» Aim of the exercise
Find every line of the listing below where "that" appears, and copy it.

» Provided data

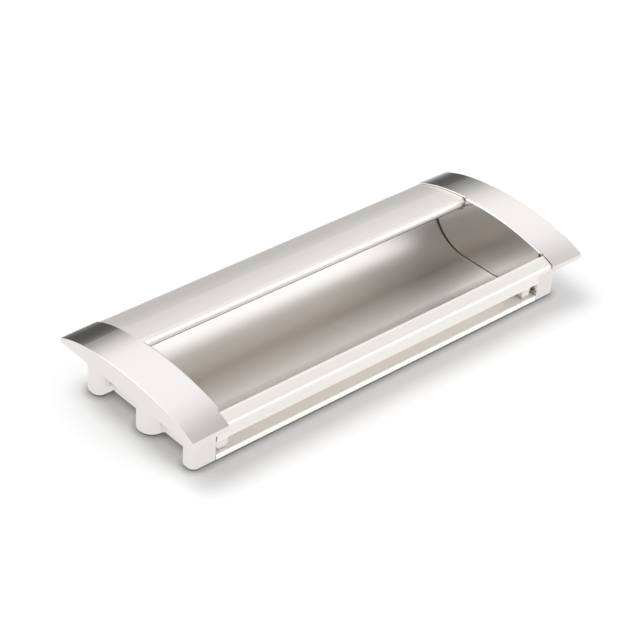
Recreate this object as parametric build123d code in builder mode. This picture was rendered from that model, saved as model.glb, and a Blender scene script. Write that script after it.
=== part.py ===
from build123d import *
import math
import os

# Recessed furniture handle: an extruded finger trough between two cast end caps.
# X runs along the handle, Y from front (-) to back (+), Z out of the panel.
# The origin is the middle of the handle, level with the undersides of its feet.
# Heights are named from the face of the panel, which lies recess_depth above the origin.

# Overall sizes in millimetres
overall_length = 143.6
overall_width = 56.0
recess_depth = 13.0
screw_spacing = 128.0
cap_width = 11.8

# Arched faces: a middle arc and two tighter shoulder arcs that end at the rim
shoulder_reach = 18.0
shoulder_rise = 0.65
rim_outer = 1.3
rim_inner = 1.65
crown_outer = 6.3
crown_inner = 7.0
outer_edge_radius = 0.2

# Cast end cap
cap_shell = 1.5
cap_pocket_inset = 5.5
end_wall_thickness = 3.7
end_wall_lift = 0.8
plug_reach = 1.8
plug_draft = 3.2
plug_clearance = 0.2
plug_back_clearance = 0.7
plug_edge_radius = 0.7
front_post_inset = 4.9
back_post_inset = 5.8
boss_seat = 3.0
screw_boss_radius = 4.2
screw_boss_place = -1.7
screw_hole_radius = 1.65
screw_hole_depth = 9.0
back_post_width = 6.0
back_post_reach = 4.7
back_post_radius = 2.4
front_post_width = 5.2
front_post_reach = 3.9
front_post_radius = 2.0
foot_edge_chamfer = 0.15
groove_width = 1.2
groove_depth = 0.8
rib_width = 0.9
rib_height = 0.5

# Extruded profile
wall = 1.2
end_gap = 0.2
face_step = 0.6
profile_rim = 1.2
front_rim_setback = 0.7
back_rim_setback = 0.1
rail_width = 4.5
lip_underside = 2.6
lip_reach = 11.9
lip_root_inset = 7.8
nose_radius = 1.65
trough_front_radius = 16.0
trough_back_radius = 15.0
skirt_inset = 4.7
skirt_drop = 7.1
skirt_edge_radius = 0.4
foot_flange_setback = 0.15
foot_flange_thickness = 1.75
rail_edge_radius = 1.2
front_rim_radius = 0.8
lip_root_radius = 0.5
small_radius = 0.25

# Finger of each cap that slides into the groove behind the front skirt
finger_reach = 5.0
finger_clearance = 0.12
finger_lift = 0.35
finger_thickness = 3.5
finger_top = -5.7
finger_tip_radius = 0.7
root_gap_width = 0.8
root_gap_depth = 1.6
root_gap_top = -4.0
root_radius = 1.5

half_length = overall_length / 2
half_width = overall_width / 2
cap_inner = half_length - cap_width
plug_face = cap_inner - plug_reach
wall_outer = cap_inner + end_wall_thickness
screw_x = screw_spacing / 2
cutout_front = half_width - front_post_inset
cutout_back = half_width - back_post_inset
trough_floor = wall - recess_depth
rail_inner = front_rim_setback + rail_width - half_width
lip_root = half_width - lip_root_inset
nose_tip = lip_root - lip_reach
trough_front_centre = rail_inner + trough_front_radius
trough_back_centre = lip_root - trough_back_radius
skirt_face = half_width - skirt_inset
foot_flange_face = skirt_face - foot_flange_setback
profile_crown = crown_inner - face_step
mouth_top = crown_inner + 2
foot_flange_top = foot_flange_thickness - recess_depth
finger_face = wall - skirt_face + finger_clearance
plug_lean = (mouth_top - trough_floor) * math.tan(math.radians(plug_draft))
rise_per_length = (crown_inner - crown_outer) / cap_width
rim_rise_per_length = (rim_inner - rim_outer) / cap_width


def cross_plane(along):
    """Plane across the handle, its own origin level with the face of the panel."""
    return Plane((along, 0, recess_depth), x_dir=(0, 1, 0), z_dir=(1, 0, 0))


def arch_shape(rim, crown):
    """Face between the panel and an arch of three tangent arcs, drawn as Y across and Z up."""
    shoulder_z = rim + (crown - rim) * shoulder_rise
    sagitta = crown - shoulder_z
    crown_radius = (shoulder_reach**2 + sagitta**2) / (2 * sagitta)
    slope = math.asin(shoulder_reach / crown_radius)
    front = (-shoulder_reach, shoulder_z)
    back = (shoulder_reach, shoulder_z)
    with BuildSketch(mode=Mode.PRIVATE) as shape:
        with BuildLine():
            Polyline((-half_width, rim), (-half_width, 0), (half_width, 0), (half_width, rim))
            ThreePointArc(front, (0, crown), back)
            TangentArc(back, (half_width, rim), tangent=(math.cos(slope), -math.sin(slope)))
            TangentArc(front, (-half_width, rim), tangent=(-math.cos(slope), -math.sin(slope)))
        make_face()
    return shape.sketch


def bowl_shape(grow, top, back_gap=0):
    """Bowl of the trough up to a level, its walls moved outward by grow, the back one by back_gap less."""
    front_radius = trough_front_radius + grow
    back_radius = trough_back_radius + grow
    floor = trough_floor - grow
    back_centre = trough_back_centre - back_gap
    front = trough_front_centre - front_radius
    back = back_centre + back_radius
    with BuildSketch(mode=Mode.PRIVATE) as shape:
        with BuildLine():
            Line((front, top), (front, floor + front_radius))
            RadiusArc((trough_front_centre, floor), (front, floor + front_radius), front_radius)
            Line((trough_front_centre, floor), (back_centre, floor))
            RadiusArc((back, floor + back_radius), (back_centre, floor), back_radius)
            Line((back, floor + back_radius), (back, top))
            Line((back, top), (front, top))
        make_face()
    return shape.sketch


def window_shape(clearance, back_clearance):
    """Opening of the trough, less the gaps given: the bowl without the round-nosed lip over its back."""
    underside = lip_underside - back_clearance
    nose_centre = (nose_tip + nose_radius, lip_underside + nose_radius)
    with BuildSketch(mode=Mode.PRIVATE) as shape:
        add(bowl_shape(-clearance, mouth_top, back_clearance - clearance))
        with Locations((nose_centre[0], underside)):
            Rectangle(half_width, mouth_top, align=(Align.MIN, Align.MIN), mode=Mode.SUBTRACT)
        with Locations(nose_centre):
            Circle(nose_radius + back_clearance, mode=Mode.SUBTRACT)
    return shape.sketch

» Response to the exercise
Recreate this object as parametric build123d code in builder mode. This picture was rendered from that model, saved as model.glb, and a Blender scene script. Write that script after it.
# Arched faces: a middle arc and two tighter shoulder arcs that end at the rim
# Finger of each cap that slides into the groove behind the front skirt